_WHAT IS NEEDED_. Repeat, line for line, the entries printed below.

_SUPPLIED DATA_.
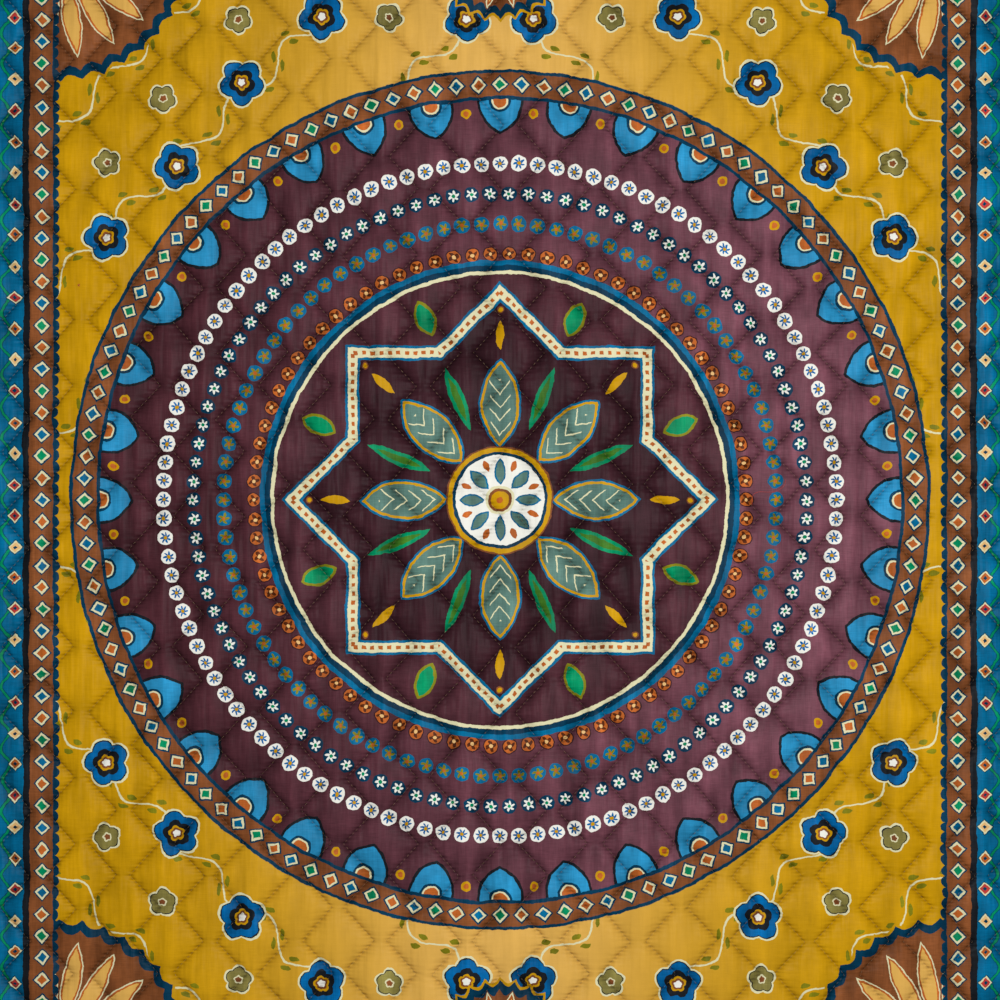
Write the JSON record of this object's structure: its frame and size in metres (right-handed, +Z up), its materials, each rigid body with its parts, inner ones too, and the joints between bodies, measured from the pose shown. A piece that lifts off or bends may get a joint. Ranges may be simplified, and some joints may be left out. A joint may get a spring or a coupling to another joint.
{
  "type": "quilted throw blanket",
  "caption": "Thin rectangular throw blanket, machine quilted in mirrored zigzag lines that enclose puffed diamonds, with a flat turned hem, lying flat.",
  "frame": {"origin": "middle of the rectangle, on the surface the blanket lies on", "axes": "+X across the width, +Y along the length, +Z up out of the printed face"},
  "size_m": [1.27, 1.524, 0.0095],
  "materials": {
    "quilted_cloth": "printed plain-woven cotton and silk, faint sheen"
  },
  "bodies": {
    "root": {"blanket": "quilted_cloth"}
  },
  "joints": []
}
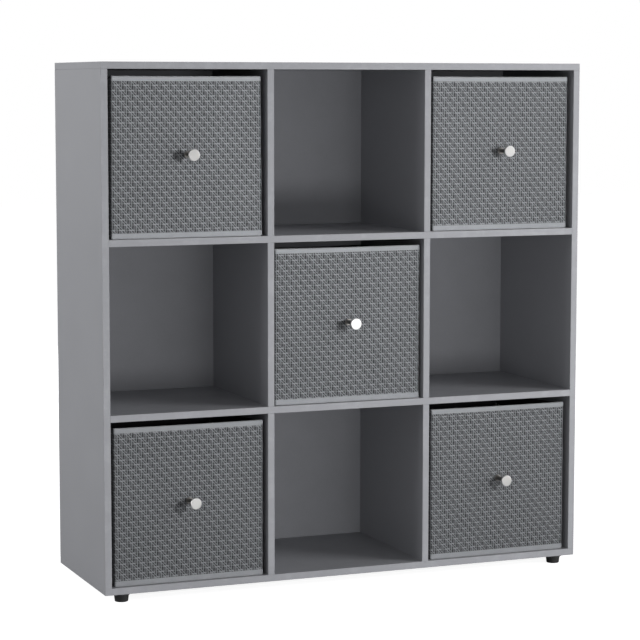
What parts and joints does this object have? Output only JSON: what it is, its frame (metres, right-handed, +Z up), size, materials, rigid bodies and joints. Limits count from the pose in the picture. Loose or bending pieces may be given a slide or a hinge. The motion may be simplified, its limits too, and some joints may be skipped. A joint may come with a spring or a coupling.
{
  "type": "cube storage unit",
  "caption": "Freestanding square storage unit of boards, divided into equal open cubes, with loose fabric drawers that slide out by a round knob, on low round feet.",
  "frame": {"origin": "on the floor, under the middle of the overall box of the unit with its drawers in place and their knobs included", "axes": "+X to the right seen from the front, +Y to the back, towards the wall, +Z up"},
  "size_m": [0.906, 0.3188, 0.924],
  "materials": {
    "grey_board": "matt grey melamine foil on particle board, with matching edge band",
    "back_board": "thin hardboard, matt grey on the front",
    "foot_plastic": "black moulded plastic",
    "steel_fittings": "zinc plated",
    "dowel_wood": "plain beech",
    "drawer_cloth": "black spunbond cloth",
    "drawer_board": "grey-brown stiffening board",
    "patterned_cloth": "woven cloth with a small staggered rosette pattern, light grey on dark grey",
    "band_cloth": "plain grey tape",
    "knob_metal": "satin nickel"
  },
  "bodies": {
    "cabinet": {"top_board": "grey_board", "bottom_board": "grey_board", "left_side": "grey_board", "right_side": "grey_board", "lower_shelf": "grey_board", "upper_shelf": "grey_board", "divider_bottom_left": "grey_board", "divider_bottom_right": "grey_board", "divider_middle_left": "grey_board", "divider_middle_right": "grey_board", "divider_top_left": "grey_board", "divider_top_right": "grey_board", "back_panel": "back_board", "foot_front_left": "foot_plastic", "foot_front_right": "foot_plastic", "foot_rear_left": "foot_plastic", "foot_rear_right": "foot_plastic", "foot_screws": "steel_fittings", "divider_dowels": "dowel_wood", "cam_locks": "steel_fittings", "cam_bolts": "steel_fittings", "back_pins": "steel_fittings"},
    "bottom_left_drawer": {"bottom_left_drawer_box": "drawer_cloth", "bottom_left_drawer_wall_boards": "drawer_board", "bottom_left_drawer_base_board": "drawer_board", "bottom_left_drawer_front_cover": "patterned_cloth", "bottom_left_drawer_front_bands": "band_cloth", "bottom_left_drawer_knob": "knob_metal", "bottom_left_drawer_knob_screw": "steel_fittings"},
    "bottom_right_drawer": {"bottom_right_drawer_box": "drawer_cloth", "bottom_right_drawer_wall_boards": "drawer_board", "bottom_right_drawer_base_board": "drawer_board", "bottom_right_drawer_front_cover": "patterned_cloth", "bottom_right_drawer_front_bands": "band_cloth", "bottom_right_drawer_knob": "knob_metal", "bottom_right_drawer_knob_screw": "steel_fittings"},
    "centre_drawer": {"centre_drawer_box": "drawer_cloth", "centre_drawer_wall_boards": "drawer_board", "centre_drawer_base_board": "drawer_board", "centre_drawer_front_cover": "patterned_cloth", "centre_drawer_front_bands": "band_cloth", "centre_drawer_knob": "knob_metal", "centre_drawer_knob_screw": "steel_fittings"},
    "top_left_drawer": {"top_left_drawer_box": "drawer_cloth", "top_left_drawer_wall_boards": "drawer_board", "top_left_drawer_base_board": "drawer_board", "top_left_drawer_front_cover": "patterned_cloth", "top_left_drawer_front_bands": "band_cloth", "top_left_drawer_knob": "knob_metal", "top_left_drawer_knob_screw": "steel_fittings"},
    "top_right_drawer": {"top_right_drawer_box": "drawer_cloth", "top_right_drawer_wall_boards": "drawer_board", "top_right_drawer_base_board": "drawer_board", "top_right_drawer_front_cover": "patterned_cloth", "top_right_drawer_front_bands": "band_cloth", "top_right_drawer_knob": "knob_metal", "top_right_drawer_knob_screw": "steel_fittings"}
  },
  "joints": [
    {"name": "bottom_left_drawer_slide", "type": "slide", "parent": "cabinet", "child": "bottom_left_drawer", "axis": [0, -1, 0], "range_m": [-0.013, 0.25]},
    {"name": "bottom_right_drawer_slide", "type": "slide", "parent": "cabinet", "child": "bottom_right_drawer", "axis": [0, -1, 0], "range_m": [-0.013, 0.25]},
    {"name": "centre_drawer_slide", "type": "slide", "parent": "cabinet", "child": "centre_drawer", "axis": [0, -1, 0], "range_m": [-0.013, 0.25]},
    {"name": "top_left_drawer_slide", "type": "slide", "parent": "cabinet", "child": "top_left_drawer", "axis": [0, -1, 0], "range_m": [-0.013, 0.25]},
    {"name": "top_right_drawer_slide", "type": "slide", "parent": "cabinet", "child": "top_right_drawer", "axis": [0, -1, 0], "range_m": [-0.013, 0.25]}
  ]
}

_TASK OUTPUT_.
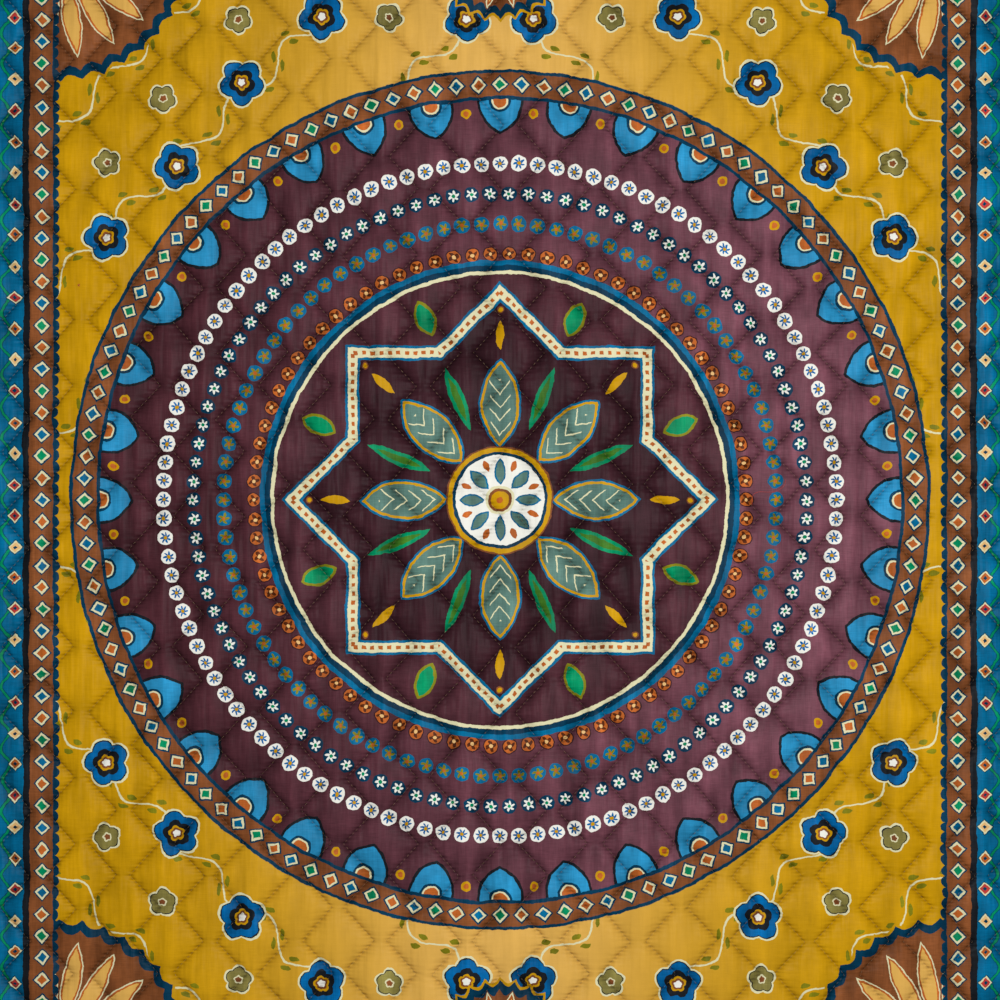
Write the JSON record of this object's structure: its frame and size in metres (right-handed, +Z up), its materials, each rigid body with its parts, inner ones too, and the joints between bodies, measured from the pose shown. A piece that lifts off or bends may get a joint. Ranges may be simplified, and some joints may be left out. A joint may get a spring or a coupling to another joint.
{
  "type": "quilted throw blanket",
  "caption": "Thin rectangular throw blanket, machine quilted in mirrored zigzag lines that enclose puffed diamonds, with a flat turned hem, lying flat.",
  "frame": {"origin": "middle of the rectangle, on the surface the blanket lies on", "axes": "+X across the width, +Y along the length, +Z up out of the printed face"},
  "size_m": [1.27, 1.524, 0.0095],
  "materials": {
    "quilted_cloth": "printed plain-woven cotton and silk, faint sheen"
  },
  "bodies": {
    "root": {"blanket": "quilted_cloth"}
  },
  "joints": []
}
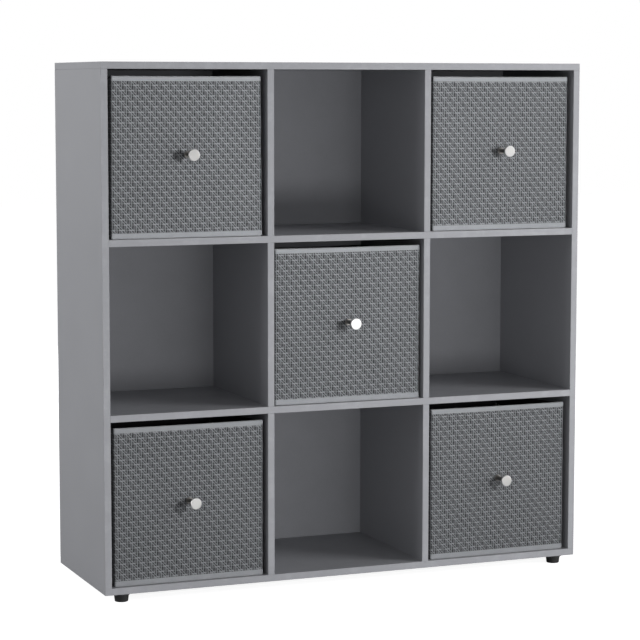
What parts and joints does this object have? Output only JSON: what it is, its frame (metres, right-handed, +Z up), size, materials, rigid bodies and joints. Limits count from the pose in the picture. Loose or bending pieces may be given a slide or a hinge. The motion may be simplified, its limits too, and some joints may be skipped. A joint may come with a spring or a coupling.
{
  "type": "cube storage unit",
  "caption": "Freestanding square storage unit of boards, divided into equal open cubes, with loose fabric drawers that slide out by a round knob, on low round feet.",
  "frame": {"origin": "on the floor, under the middle of the overall box of the unit with its drawers in place and their knobs included", "axes": "+X to the right seen from the front, +Y to the back, towards the wall, +Z up"},
  "size_m": [0.906, 0.3188, 0.924],
  "materials": {
    "grey_board": "matt grey melamine foil on particle board, with matching edge band",
    "back_board": "thin hardboard, matt grey on the front",
    "foot_plastic": "black moulded plastic",
    "steel_fittings": "zinc plated",
    "dowel_wood": "plain beech",
    "drawer_cloth": "black spunbond cloth",
    "drawer_board": "grey-brown stiffening board",
    "patterned_cloth": "woven cloth with a small staggered rosette pattern, light grey on dark grey",
    "band_cloth": "plain grey tape",
    "knob_metal": "satin nickel"
  },
  "bodies": {
    "cabinet": {"top_board": "grey_board", "bottom_board": "grey_board", "left_side": "grey_board", "right_side": "grey_board", "lower_shelf": "grey_board", "upper_shelf": "grey_board", "divider_bottom_left": "grey_board", "divider_bottom_right": "grey_board", "divider_middle_left": "grey_board", "divider_middle_right": "grey_board", "divider_top_left": "grey_board", "divider_top_right": "grey_board", "back_panel": "back_board", "foot_front_left": "foot_plastic", "foot_front_right": "foot_plastic", "foot_rear_left": "foot_plastic", "foot_rear_right": "foot_plastic", "foot_screws": "steel_fittings", "divider_dowels": "dowel_wood", "cam_locks": "steel_fittings", "cam_bolts": "steel_fittings", "back_pins": "steel_fittings"},
    "bottom_left_drawer": {"bottom_left_drawer_box": "drawer_cloth", "bottom_left_drawer_wall_boards": "drawer_board", "bottom_left_drawer_base_board": "drawer_board", "bottom_left_drawer_front_cover": "patterned_cloth", "bottom_left_drawer_front_bands": "band_cloth", "bottom_left_drawer_knob": "knob_metal", "bottom_left_drawer_knob_screw": "steel_fittings"},
    "bottom_right_drawer": {"bottom_right_drawer_box": "drawer_cloth", "bottom_right_drawer_wall_boards": "drawer_board", "bottom_right_drawer_base_board": "drawer_board", "bottom_right_drawer_front_cover": "patterned_cloth", "bottom_right_drawer_front_bands": "band_cloth", "bottom_right_drawer_knob": "knob_metal", "bottom_right_drawer_knob_screw": "steel_fittings"},
    "centre_drawer": {"centre_drawer_box": "drawer_cloth", "centre_drawer_wall_boards": "drawer_board", "centre_drawer_base_board": "drawer_board", "centre_drawer_front_cover": "patterned_cloth", "centre_drawer_front_bands": "band_cloth", "centre_drawer_knob": "knob_metal", "centre_drawer_knob_screw": "steel_fittings"},
    "top_left_drawer": {"top_left_drawer_box": "drawer_cloth", "top_left_drawer_wall_boards": "drawer_board", "top_left_drawer_base_board": "drawer_board", "top_left_drawer_front_cover": "patterned_cloth", "top_left_drawer_front_bands": "band_cloth", "top_left_drawer_knob": "knob_metal", "top_left_drawer_knob_screw": "steel_fittings"},
    "top_right_drawer": {"top_right_drawer_box": "drawer_cloth", "top_right_drawer_wall_boards": "drawer_board", "top_right_drawer_base_board": "drawer_board", "top_right_drawer_front_cover": "patterned_cloth", "top_right_drawer_front_bands": "band_cloth", "top_right_drawer_knob": "knob_metal", "top_right_drawer_knob_screw": "steel_fittings"}
  },
  "joints": [
    {"name": "bottom_left_drawer_slide", "type": "slide", "parent": "cabinet", "child": "bottom_left_drawer", "axis": [0, -1, 0], "range_m": [-0.013, 0.25]},
    {"name": "bottom_right_drawer_slide", "type": "slide", "parent": "cabinet", "child": "bottom_right_drawer", "axis": [0, -1, 0], "range_m": [-0.013, 0.25]},
    {"name": "centre_drawer_slide", "type": "slide", "parent": "cabinet", "child": "centre_drawer", "axis": [0, -1, 0], "range_m": [-0.013, 0.25]},
    {"name": "top_left_drawer_slide", "type": "slide", "parent": "cabinet", "child": "top_left_drawer", "axis": [0, -1, 0], "range_m": [-0.013, 0.25]},
    {"name": "top_right_drawer_slide", "type": "slide", "parent": "cabinet", "child": "top_right_drawer", "axis": [0, -1, 0], "range_m": [-0.013, 0.25]}
  ]
}